O livro, mantendo algumas linhas temáticas dos títulos anteriores (designadamente a escrita metapoética e o tom pessimista do discurso, que resvala frequentemente para o existencialismo), apresenta, porém, uma forte discursividade teatral, emergindo dela a consciência feroz de que todo o ato é o seu contrário e que a escrita é a sua própria anulação, fingimento e dramática mentira. César Freitas observou, a propósito deste poemário que «urge que o leitor reconheça o retomar do profícuo tema do fingimento, seja o fingimento dos actores que no teatro da vida simulam o choro e o riso, seja o fingimento que institui a palavra poética, seja o fingimento sentido e percebido nos mais anódinos olhares e comportamentos, onde a ilusão e a indistinção entre a essência que «não cabe nos olhos / nem desliza entre a boca e as palavras» e o que é a sua representação se diluem nas máscaras que de um modo natural cobrem o rosto humano.»

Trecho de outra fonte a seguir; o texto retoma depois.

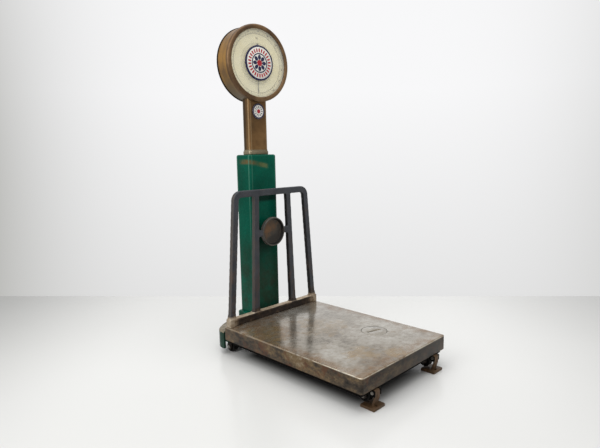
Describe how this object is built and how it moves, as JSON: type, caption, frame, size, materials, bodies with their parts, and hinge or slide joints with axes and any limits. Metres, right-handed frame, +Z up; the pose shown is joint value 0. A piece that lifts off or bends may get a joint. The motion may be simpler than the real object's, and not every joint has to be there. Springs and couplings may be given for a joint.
{
  "type": "platform scale",
  "caption": "Low weighing platform with a back railing, a column behind it and a round dial head that shows the load.",
  "frame": {"origin": "on the floor under the middle of the whole machine's bounding box", "axes": "+Z up, the platform's free end and the dial face -Y, +X to the right for someone who stands in front of the dial"},
  "size_m": [0.55, 0.917, 1.4527],
  "materials": {
    "green_paint": "worn gloss enamel paint on cast iron and sheet steel",
    "brass": "aged and brushed",
    "enamel": "white vitreous enamel with a dark blue rim",
    "glass": "clear",
    "dial_cream": "matt cream with black graduations",
    "black_paint": "matt black",
    "deck": "polished by use, with rust patches",
    "grey_iron": "dull grey with rust at the edges",
    "rusty_iron": "rusty, worn bright at the rims",
    "steel": "plain"
  },
  "bodies": {
    "base": {"base_frame": "rusty_iron", "rear_box": "green_paint", "column_foot": "green_paint", "column_shell": "green_paint", "column_bolts": "steel", "column_cover": "green_paint", "column_cover_screws": "steel", "neck_collar": "brass", "neck_tube": "brass", "badge_rim": "brass", "badge_plate": "enamel", "dial_case": "brass", "dial_bezel": "brass", "dial_glass": "glass", "glass_ring": "brass", "dial_plate": "dial_cream", "centre_roundel": "enamel", "case_cover": "brass", "case_cover_screws": "steel", "movement_frame": "brass", "movement_bridge": "brass", "movement_screws": "steel", "front_brackets": "rusty_iron", "rear_brackets": "rusty_iron", "bracket_bolts": "steel", "wheel_axles": "steel", "foot_pins": "steel", "front_stands": "grey_iron", "rear_stands": "grey_iron", "dashpot_cylinder": "brass"},
    "platform": {"platform_plate": "deck", "platform_plug": "deck", "back_railing": "grey_iron", "railing_bolts": "steel", "platform_bearings": "grey_iron"},
    "long_lever": {"long_lever": "grey_iron", "long_pivots": "steel"},
    "short_lever": {"short_lever": "grey_iron", "short_pivots": "steel"},
    "pull": {"draft_rod": "steel", "crosshead": "steel", "rack": "brass", "pull_ribbon": "brass", "dashpot_piston": "steel"},
    "pendulum": {"pendulum_sector": "brass", "pendulum_stem": "steel", "pendulum_bob": "grey_iron"},
    "indicator": {"pointer_shaft": "steel", "pointer": "black_paint"},
    "front_wheel_left": {"front_wheel_left": "rusty_iron"},
    "front_wheel_right": {"front_wheel_right": "rusty_iron"},
    "rear_wheel_left": {"rear_wheel_left": "rusty_iron"},
    "rear_wheel_right": {"rear_wheel_right": "rusty_iron"},
    "parking_foot_left": {"parking_foot_left": "rusty_iron"},
    "parking_foot_right": {"parking_foot_right": "rusty_iron"}
  },
  "joints": [
    {"name": "platform_travel", "type": "slide", "parent": "base", "child": "platform", "axis": [0, 0, -1], "range_m": [0, 0.00194], "stiffness_N_per_m": 950000, "springref_m": -0.0006},
    {"name": "long_lever_turn", "type": "hinge", "parent": "base", "child": "long_lever", "pos_m": [0, -0.3815, 0.088], "axis": [-1, 0, 0], "range_deg": [0, 2.26], "stiffness_Nm_per_rad": 200, "springref_deg": -2.29},
    {"name": "short_lever_turn", "type": "hinge", "parent": "base", "child": "short_lever", "pos_m": [0, 0.2585, 0.088], "axis": [1, 0, 0], "range_deg": [0, 2.26], "stiffness_Nm_per_rad": 200, "springref_deg": -1.72},
    {"name": "rod_travel", "type": "slide", "parent": "base", "child": "pull", "axis": [0, 0, -1], "range_m": [0, 0.0302], "stiffness_N_per_m": 500, "springref_m": -0.018, "deforming": ["pull_ribbon"]},
    {"name": "pendulum_swing", "type": "hinge", "parent": "base", "child": "pendulum", "pos_m": [-0.04192, 0.39416, 1.3287], "axis": [0.061, 0.9981, 0], "range_deg": [0, 41.3]},
    {"name": "pointer_turn", "type": "hinge", "parent": "base", "child": "indicator", "pos_m": [0, 0.3916, 1.2837], "axis": [0.061, 0.9981, 0], "range_deg": [0, 345.5]},
    {"name": "front_wheel_left_roll", "type": "hinge", "parent": "base", "child": "front_wheel_left", "pos_m": [-0.198, -0.4015, 0.038], "axis": [1, 0, 0], "continuous": true},
    {"name": "rear_wheel_left_roll", "type": "hinge", "parent": "base", "child": "rear_wheel_left", "pos_m": [-0.22, 0.3325, 0.025], "axis": [1, 0, 0], "continuous": true},
    {"name": "parking_foot_left_swing", "type": "hinge", "parent": "base", "child": "parking_foot_left", "pos_m": [-0.198, -0.4425, 0.06], "axis": [-1, 0, 0], "range_deg": [0, 92]},
    {"name": "front_wheel_right_roll", "type": "hinge", "parent": "base", "child": "front_wheel_right", "pos_m": [0.198, -0.4015, 0.038], "axis": [1, 0, 0], "continuous": true},
    {"name": "rear_wheel_right_roll", "type": "hinge", "parent": "base", "child": "rear_wheel_right", "pos_m": [0.22, 0.3325, 0.025], "axis": [1, 0, 0], "continuous": true},
    {"name": "parking_foot_right_swing", "type": "hinge", "parent": "base", "child": "parking_foot_right", "pos_m": [0.198, -0.4425, 0.06], "axis": [-1, 0, 0], "range_deg": [0, 92]}
  ],
  "couplings": [
    {"joint": "long_lever_turn", "follows": "platform_travel", "rad_per_m": 20},
    {"joint": "short_lever_turn", "follows": "platform_travel", "rad_per_m": 20},
    {"joint": "rod_travel", "follows": "platform_travel", "ratio": 15.462},
    {"joint": "pendulum_swing", "follows": "platform_travel", "rad_per_m": 368.14},
    {"joint": "pointer_turn", "follows": "platform_travel", "rad_per_m": 3092.4}
  ]
}
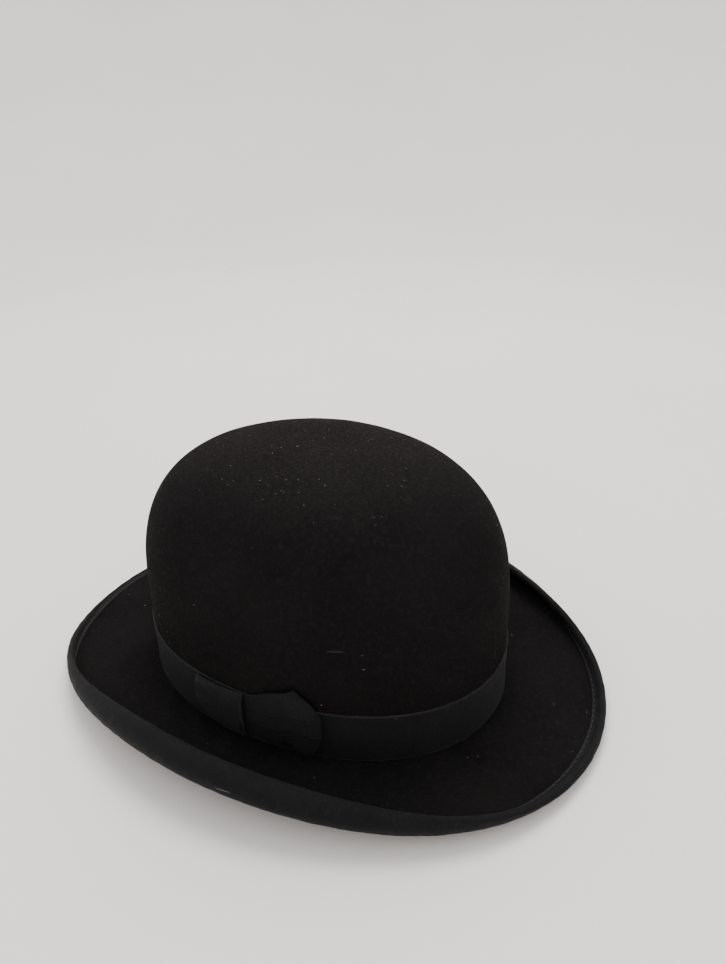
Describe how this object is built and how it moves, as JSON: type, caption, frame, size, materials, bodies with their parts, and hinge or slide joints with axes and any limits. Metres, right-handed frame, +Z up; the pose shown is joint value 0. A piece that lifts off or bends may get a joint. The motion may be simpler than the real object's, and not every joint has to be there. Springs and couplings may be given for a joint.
{
  "type": "bowler hat",
  "caption": "Hard felt bowler hat with a tall domed crown, curled brim bound in ribbon, ribbed hat band and flat side bow, leather sweatband and satin lining.",
  "frame": {"origin": "middle of the head oval, on the plane that the hat rests on", "axes": "+Z up through the crown, -Y towards the front of the hat, +X towards the wearer's left, where the bow is"},
  "size_m": [0.25, 0.3167, 0.1325],
  "materials": {
    "felt": "stiffened fur felt, short nap, soft sheen at grazing angles",
    "grosgrain": "ribbed silk grosgrain ribbon, low sheen",
    "thread": "black sewing thread",
    "leather": "brown roan leather, fine grain, lightly worn",
    "reed": "smooth satin reed cord",
    "tape": "narrow black tape",
    "light_thread": "tan sewing thread",
    "lining": "pale satin lining, soft sheen",
    "lining_thread": "pale sewing thread",
    "paper": "plain uncoated paper ticket"
  },
  "bodies": {
    "root": {"felt_body": "felt", "brim_binding": "grosgrain", "binding_stitches": "thread", "hat_band": "grosgrain", "band_tacks": "thread", "bow_knot": "grosgrain", "bow_tail": "grosgrain", "bow_loop": "grosgrain", "bow_tacks": "thread", "sweatband": "leather", "sweatband_reed": "reed", "reed_tape": "tape", "sweatband_stitches": "light_thread", "back_seam_stitches": "light_thread", "sweatband_bow": "tape", "lining_side": "lining", "lining_tip": "lining", "lining_seam": "lining_thread", "size_ticket": "paper"}
  },
  "joints": []
}
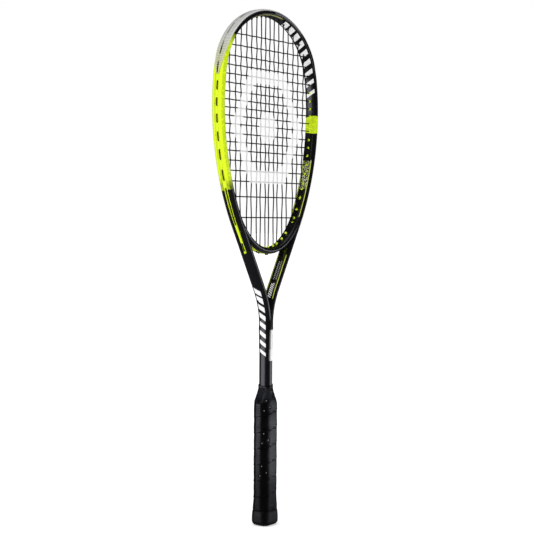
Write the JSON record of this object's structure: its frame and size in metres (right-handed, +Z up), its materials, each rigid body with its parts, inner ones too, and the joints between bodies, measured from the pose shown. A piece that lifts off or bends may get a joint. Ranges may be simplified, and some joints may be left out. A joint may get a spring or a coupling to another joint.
{
  "type": "squash racket",
  "caption": "Squash racket: strung teardrop head, open split throat with a curved bridge, slim shaft and a wrapped handle with a flared butt cap.",
  "frame": {"origin": "centre of the flat end of the butt cap, on the shaft's axis", "axes": "+Z up the shaft to the tip of the head, X across the head, Y through its thickness with the front face towards -Y"},
  "size_m": [0.2146, 0.0286, 0.686],
  "materials": {
    "frame_paint": "gloss lacquer over carbon composite, black with a neon yellow band on the left side",
    "bridge_paint": "gloss black lacquer",
    "bumper_nylon": "ribbed satin light grey nylon, black on its right half",
    "grommet_nylon": "satin neon yellow nylon",
    "string": "black polyester multifilament with a pale stencil",
    "handle_foam": "moulded rigid foam",
    "core_foam": "light expanded foam",
    "balance_putty": "dense silicone",
    "butt_plastic": "fine textured black plastic",
    "tack_steel": "zinc plated",
    "grip_pu": "perforated black polyurethane",
    "tape": "black vinyl tape"
  },
  "bodies": {
    "root": {"head_tube": "frame_paint", "left_throat_leg": "frame_paint", "right_throat_leg": "frame_paint", "throat_bridge": "bridge_paint", "shaft_tube": "frame_paint", "shaft_foam_cores": "core_foam", "balance_weight": "balance_putty", "bumper_guard": "bumper_nylon", "left_grommet_strip": "grommet_nylon", "right_grommet_strip": "grommet_nylon", "throat_grommet_strip": "grommet_nylon", "main_string": "string", "cross_string": "string", "tie_off_knots": "string", "front_handle_pallet": "handle_foam", "back_handle_pallet": "handle_foam", "butt_cap": "butt_plastic", "butt_cap_tacks": "tack_steel", "grip_wrap": "grip_pu", "finishing_tape": "tape"}
  },
  "joints": []
}
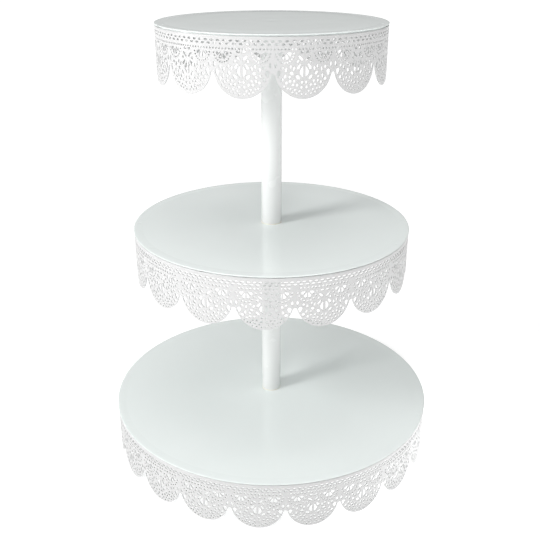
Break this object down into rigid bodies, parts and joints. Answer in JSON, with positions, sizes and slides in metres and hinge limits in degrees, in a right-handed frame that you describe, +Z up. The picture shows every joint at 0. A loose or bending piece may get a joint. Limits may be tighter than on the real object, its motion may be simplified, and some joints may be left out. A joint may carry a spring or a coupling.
{
  "type": "tiered cake stand",
  "caption": "Tiered round cake stand of white coated steel plates with scalloped lace skirts, screwed together on a plain centre pole.",
  "frame": {"origin": "centre of the stand at the height of the bottom skirt's scallop tips, where it stands on the table", "axes": "+Z up along the centre pole, -Y towards the front of the picture, +X to its right"},
  "size_m": [0.315, 0.315, 0.4128],
  "materials": {
    "plate_powder_coat": "glossy white powder coat",
    "lace_powder_coat": "satin white powder coat",
    "pole_powder_coat": "satin white powder coat",
    "zinc_hardware": "bright zinc plating",
    "gasket_plastic": "translucent soft plastic"
  },
  "bodies": {
    "bottom_tier": {"bottom_plate": "plate_powder_coat", "bottom_lace_skirt": "lace_powder_coat", "bottom_skirt_clips": "lace_powder_coat", "base_bolt": "zinc_hardware", "base_washer": "zinc_hardware"},
    "lower_screw_ring": {"lower_pole_foot_gasket": "gasket_plastic"},
    "lower_pole": {"lower_pole_tube": "pole_powder_coat", "lower_pole_foot_insert": "zinc_hardware", "lower_pole_head_insert": "zinc_hardware", "joining_stud": "zinc_hardware", "lower_pole_head_gasket": "gasket_plastic"},
    "middle_tier": {"middle_plate": "plate_powder_coat", "middle_lace_skirt": "lace_powder_coat", "middle_skirt_clips": "lace_powder_coat"},
    "upper_screw_ring": {"upper_pole_foot_gasket": "gasket_plastic"},
    "upper_pole": {"upper_pole_tube": "pole_powder_coat", "upper_pole_foot_insert": "zinc_hardware", "upper_pole_head_insert": "zinc_hardware"},
    "top_screw_ring": {"top_gasket": "gasket_plastic"},
    "top_tier": {"top_plate": "plate_powder_coat", "top_lace_skirt": "lace_powder_coat", "top_skirt_clips": "lace_powder_coat", "top_weld_stud": "zinc_hardware"}
  },
  "joints": [
    {"name": "lower_pole_lift", "type": "slide", "parent": "bottom_tier", "child": "lower_screw_ring", "axis": [0, 0, 1], "range_m": [0, 0.01]},
    {"name": "lower_pole_screw", "type": "hinge", "parent": "lower_screw_ring", "child": "lower_pole", "pos_m": [0, 0, 0.048], "axis": [0, 0, 1], "range_deg": [0, 2880]},
    {"name": "middle_tier_turn", "type": "hinge", "parent": "lower_pole", "child": "middle_tier", "pos_m": [0, 0, 0.2304], "axis": [0, 0, 1], "continuous": true},
    {"name": "upper_pole_lift", "type": "slide", "parent": "lower_pole", "child": "upper_screw_ring", "axis": [0, 0, 1], "range_m": [0, 0.01]},
    {"name": "upper_pole_screw", "type": "hinge", "parent": "upper_screw_ring", "child": "upper_pole", "pos_m": [0, 0, 0.2304], "axis": [0, 0, 1], "range_deg": [0, 2880]},
    {"name": "top_tier_lift", "type": "slide", "parent": "upper_pole", "child": "top_screw_ring", "axis": [0, 0, 1], "range_m": [0, 0.01]},
    {"name": "top_tier_screw", "type": "hinge", "parent": "top_screw_ring", "child": "top_tier", "pos_m": [0, 0, 0.4119], "axis": [0, 0, 1], "range_deg": [0, 2880]}
  ],
  "couplings": [
    {"joint": "lower_pole_screw", "follows": "lower_pole_lift", "rad_per_m": 5026.5},
    {"joint": "upper_pole_screw", "follows": "upper_pole_lift", "rad_per_m": 5026.5},
    {"joint": "top_tier_screw", "follows": "top_tier_lift", "rad_per_m": 5026.5}
  ]
}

Na edição 100 da revista Os Meus Livros, Andreia Brites destaca o «sentimento de perda que atravessa o livro», assim como os diferentes binómios de que a voz do sujeito poético se entretece: «As reflexões a que o autor se propõe são assim de carácter ontológico e visam, no essencial, a memória como fragmento, momento que se reconta, se recria, mas não se recupera. O amor será a principal prova, em episódios, símbolos e distâncias que se materializam em cartas, objectos e fotografias. […]. Muitos deles constroem-se a partir de binómios como luz e escuridão, ou interior e exterior que, na sua aparente oposição, se combinam a desfazê-la. Esta aproximação de antíteses dá ênfase ao sentimento de perda que atravessa o livro. Uma perda do outro e de si mesmo, por conta do que a relação com o mundo e a passagem do tempo obrigam».

Victor Oliveira Mateus acrescenta que «Este equilíbrio, este subtil – e arguto – doseamento do interno e do externo, este relacionar que adquire mesmo foros de miscigenação, é […] um dos pontos altos da voz poética de João Ricardo Lopes: viver é estar num palco de múltiplos cenários, viver é representar dados papéis repletos de conflitos (não só inter-papeis, mas também intrapapel!), viver é esta incessante procura de um Equilíbrio Instável […], equilíbrio entre o dentro e o fora de nós, mas viver é, acima de tudo, a lucidez e a fidelidade: a nós próprios, aos que nos amam ( porque no esboroado palco do hoje já só esses contam!), ao indizível milagre de estarmos vivos neste espaço que nos foi concedido e de que urge cuidar.»